In an email to the Reed College community on Wednesday April 8, Dean of the Faculty Nigel Nicholson announced that the college would not be adopting a “Universal Pass” system, as a popular student petition had called for. While the petition and alternative grading systems were discussed during a faculty Committee on Academic Policy and Planning (CAPP) meeting the previous day, the faculty decided to continue forward with the Credit/No Credit (Cr/NCr) system announced on March 27, with some slight modifications. According to the email, Nicholson and the members of CAPP believe a Universal Pass or Double A grading system “is not in Reed students’ best interests,” because it “would undermine the meaningfulness of Reed grades and Reed GPAs going forward and threaten our ability to maintain [Reed’s] accreditation.” Instead, Reed will continue with the previously announced Cr/NCr system.
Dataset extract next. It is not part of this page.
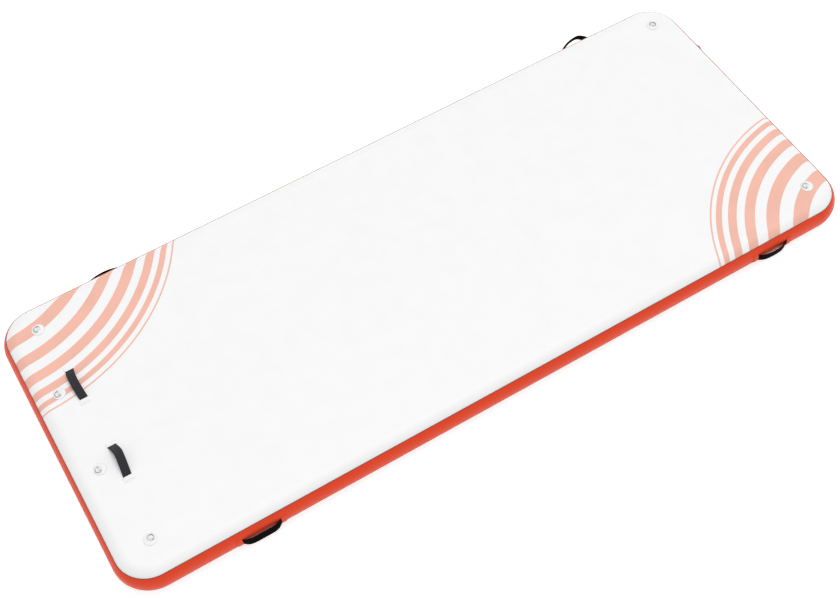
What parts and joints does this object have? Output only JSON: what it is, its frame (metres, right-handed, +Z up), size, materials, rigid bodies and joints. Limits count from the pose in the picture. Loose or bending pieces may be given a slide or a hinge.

All students can opt to take any of their spring classes Cr/NCr, excluding thesis and year-long classes. Taking classes Cr/NCr will not affect GPA, and, unlike the normal Cr/NCr policy, “grades of C- and D will qualify for credit.” CAPP extended the initial deadline, April 17, to switch a class to Cr/NCr to May 1, the last day of classes. Nicholson also stated that seniors can now receive an extension on their thesis until August 31 and the normal extension fee ($200) is waived.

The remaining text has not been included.